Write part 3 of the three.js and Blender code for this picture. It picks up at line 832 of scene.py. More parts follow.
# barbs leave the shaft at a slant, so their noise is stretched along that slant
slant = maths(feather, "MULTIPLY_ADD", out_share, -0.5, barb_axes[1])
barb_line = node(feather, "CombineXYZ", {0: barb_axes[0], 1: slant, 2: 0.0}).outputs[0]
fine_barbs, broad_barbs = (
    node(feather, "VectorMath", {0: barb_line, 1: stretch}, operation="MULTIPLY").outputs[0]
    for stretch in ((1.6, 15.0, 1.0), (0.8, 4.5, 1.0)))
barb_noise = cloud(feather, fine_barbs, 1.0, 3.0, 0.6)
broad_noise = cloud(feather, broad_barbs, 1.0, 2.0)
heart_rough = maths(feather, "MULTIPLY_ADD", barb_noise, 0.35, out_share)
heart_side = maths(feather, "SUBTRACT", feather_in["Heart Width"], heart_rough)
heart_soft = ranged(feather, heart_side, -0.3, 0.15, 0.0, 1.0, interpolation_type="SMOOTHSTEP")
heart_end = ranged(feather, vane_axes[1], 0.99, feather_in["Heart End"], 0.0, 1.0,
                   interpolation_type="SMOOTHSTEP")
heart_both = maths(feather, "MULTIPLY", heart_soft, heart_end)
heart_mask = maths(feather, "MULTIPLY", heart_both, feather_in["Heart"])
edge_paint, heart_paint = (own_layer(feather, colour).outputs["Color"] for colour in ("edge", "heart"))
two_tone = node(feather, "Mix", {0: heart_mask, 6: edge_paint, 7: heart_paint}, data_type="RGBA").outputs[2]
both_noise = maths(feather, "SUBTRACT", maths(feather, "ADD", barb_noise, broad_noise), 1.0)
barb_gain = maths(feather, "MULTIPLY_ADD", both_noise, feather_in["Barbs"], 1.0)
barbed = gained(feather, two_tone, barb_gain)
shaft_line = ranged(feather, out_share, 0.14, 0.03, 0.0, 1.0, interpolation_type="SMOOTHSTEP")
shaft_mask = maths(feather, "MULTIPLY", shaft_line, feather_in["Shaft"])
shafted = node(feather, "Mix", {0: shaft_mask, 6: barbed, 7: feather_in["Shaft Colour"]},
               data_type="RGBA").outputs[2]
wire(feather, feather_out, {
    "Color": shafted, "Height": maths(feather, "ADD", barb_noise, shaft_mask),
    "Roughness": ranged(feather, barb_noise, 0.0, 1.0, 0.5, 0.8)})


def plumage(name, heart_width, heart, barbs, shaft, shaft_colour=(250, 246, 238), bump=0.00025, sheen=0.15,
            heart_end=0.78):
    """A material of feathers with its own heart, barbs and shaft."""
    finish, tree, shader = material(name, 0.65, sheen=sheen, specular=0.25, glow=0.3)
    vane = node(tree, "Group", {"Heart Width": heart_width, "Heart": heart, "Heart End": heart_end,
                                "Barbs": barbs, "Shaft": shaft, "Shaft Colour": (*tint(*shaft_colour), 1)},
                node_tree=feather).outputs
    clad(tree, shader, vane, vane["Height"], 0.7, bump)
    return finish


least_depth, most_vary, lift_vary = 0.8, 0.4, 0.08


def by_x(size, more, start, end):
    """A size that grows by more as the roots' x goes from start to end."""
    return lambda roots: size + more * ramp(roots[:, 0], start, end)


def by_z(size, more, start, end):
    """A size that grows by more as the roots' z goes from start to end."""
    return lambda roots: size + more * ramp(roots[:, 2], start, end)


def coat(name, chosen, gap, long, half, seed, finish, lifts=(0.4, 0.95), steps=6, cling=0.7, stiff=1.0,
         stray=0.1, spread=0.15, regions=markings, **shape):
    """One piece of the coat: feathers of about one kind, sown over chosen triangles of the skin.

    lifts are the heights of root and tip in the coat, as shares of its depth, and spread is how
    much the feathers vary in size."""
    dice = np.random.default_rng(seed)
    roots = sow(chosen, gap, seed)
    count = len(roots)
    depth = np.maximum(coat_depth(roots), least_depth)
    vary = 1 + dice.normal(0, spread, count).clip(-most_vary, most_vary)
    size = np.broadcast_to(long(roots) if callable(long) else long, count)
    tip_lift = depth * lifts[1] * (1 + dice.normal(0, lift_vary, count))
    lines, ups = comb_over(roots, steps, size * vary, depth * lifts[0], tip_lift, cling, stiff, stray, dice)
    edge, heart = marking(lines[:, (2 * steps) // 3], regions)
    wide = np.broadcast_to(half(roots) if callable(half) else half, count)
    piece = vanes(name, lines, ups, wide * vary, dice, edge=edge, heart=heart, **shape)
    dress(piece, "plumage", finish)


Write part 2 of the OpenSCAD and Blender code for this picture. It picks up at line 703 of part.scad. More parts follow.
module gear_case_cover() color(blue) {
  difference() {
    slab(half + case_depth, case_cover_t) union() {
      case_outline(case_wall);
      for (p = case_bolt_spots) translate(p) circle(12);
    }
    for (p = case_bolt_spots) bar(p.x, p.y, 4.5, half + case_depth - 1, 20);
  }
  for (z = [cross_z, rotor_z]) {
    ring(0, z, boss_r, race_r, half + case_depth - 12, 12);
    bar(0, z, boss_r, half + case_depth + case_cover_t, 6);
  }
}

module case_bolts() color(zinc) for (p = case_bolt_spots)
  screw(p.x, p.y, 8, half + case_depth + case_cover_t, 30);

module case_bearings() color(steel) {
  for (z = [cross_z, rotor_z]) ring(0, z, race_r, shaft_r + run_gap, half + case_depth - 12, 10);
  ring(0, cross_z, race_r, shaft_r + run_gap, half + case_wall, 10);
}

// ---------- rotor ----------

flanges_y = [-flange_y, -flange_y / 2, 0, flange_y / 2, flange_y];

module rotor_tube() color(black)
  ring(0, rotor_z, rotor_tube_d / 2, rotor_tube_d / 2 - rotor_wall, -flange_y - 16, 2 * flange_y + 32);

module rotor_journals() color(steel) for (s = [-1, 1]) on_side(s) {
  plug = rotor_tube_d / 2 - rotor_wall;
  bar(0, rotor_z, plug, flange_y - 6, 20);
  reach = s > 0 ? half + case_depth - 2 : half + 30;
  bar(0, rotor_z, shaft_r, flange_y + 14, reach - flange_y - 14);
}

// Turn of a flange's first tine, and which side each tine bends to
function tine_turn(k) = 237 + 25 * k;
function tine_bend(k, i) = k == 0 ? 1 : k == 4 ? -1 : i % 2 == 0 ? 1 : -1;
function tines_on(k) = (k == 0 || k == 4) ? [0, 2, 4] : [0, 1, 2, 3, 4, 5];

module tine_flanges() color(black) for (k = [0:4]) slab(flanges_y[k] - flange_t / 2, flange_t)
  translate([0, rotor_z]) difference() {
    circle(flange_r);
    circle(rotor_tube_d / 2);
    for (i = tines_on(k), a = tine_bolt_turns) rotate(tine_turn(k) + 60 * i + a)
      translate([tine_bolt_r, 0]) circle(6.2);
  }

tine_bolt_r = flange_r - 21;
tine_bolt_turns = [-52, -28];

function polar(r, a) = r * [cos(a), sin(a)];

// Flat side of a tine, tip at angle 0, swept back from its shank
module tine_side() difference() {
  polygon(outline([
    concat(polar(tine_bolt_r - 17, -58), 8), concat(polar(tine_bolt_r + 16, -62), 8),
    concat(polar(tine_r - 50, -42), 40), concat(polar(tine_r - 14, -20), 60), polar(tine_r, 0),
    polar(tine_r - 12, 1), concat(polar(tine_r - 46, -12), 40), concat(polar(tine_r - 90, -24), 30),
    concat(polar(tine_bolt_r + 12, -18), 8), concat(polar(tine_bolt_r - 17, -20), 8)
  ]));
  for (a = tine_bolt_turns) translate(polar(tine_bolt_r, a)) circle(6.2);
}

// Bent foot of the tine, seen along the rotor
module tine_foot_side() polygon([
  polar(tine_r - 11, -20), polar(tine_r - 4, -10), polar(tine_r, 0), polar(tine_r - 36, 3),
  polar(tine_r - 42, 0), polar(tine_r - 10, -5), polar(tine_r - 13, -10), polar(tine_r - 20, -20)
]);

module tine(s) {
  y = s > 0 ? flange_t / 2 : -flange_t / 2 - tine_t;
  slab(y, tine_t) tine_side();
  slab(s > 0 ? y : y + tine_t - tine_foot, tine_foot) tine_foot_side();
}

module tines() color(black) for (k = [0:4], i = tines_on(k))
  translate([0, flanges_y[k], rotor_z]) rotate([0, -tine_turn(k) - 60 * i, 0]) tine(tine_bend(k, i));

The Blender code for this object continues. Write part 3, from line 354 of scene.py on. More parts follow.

## DIRECTIVE
Your task is to transcribe only the lines from the line containing "Write part 2" through the line containing "function tines_on(k) = (k", word for word.

## SOLUTION FOR THIS EXERCISE
Write part 2 of the OpenSCAD and Blender code for this picture. It picks up at line 703 of part.scad. More parts follow.
module gear_case_cover() color(blue) {
  difference() {
    slab(half + case_depth, case_cover_t) union() {
      case_outline(case_wall);
      for (p = case_bolt_spots) translate(p) circle(12);
    }
    for (p = case_bolt_spots) bar(p.x, p.y, 4.5, half + case_depth - 1, 20);
  }
  for (z = [cross_z, rotor_z]) {
    ring(0, z, boss_r, race_r, half + case_depth - 12, 12);
    bar(0, z, boss_r, half + case_depth + case_cover_t, 6);
  }
}

module case_bolts() color(zinc) for (p = case_bolt_spots)
  screw(p.x, p.y, 8, half + case_depth + case_cover_t, 30);

module case_bearings() color(steel) {
  for (z = [cross_z, rotor_z]) ring(0, z, race_r, shaft_r + run_gap, half + case_depth - 12, 10);
  ring(0, cross_z, race_r, shaft_r + run_gap, half + case_wall, 10);
}

// ---------- rotor ----------

flanges_y = [-flange_y, -flange_y / 2, 0, flange_y / 2, flange_y];

module rotor_tube() color(black)
  ring(0, rotor_z, rotor_tube_d / 2, rotor_tube_d / 2 - rotor_wall, -flange_y - 16, 2 * flange_y + 32);

module rotor_journals() color(steel) for (s = [-1, 1]) on_side(s) {
  plug = rotor_tube_d / 2 - rotor_wall;
  bar(0, rotor_z, plug, flange_y - 6, 20);
  reach = s > 0 ? half + case_depth - 2 : half + 30;
  bar(0, rotor_z, shaft_r, flange_y + 14, reach - flange_y - 14);
}

// Turn of a flange's first tine, and which side each tine bends to
function tine_turn(k) = 237 + 25 * k;
function tine_bend(k, i) = k == 0 ? 1 : k == 4 ? -1 : i % 2 == 0 ? 1 : -1;
function tines_on(k) = (k == 0 || k == 4) ? [0, 2, 4] : [0, 1, 2, 3, 4, 5];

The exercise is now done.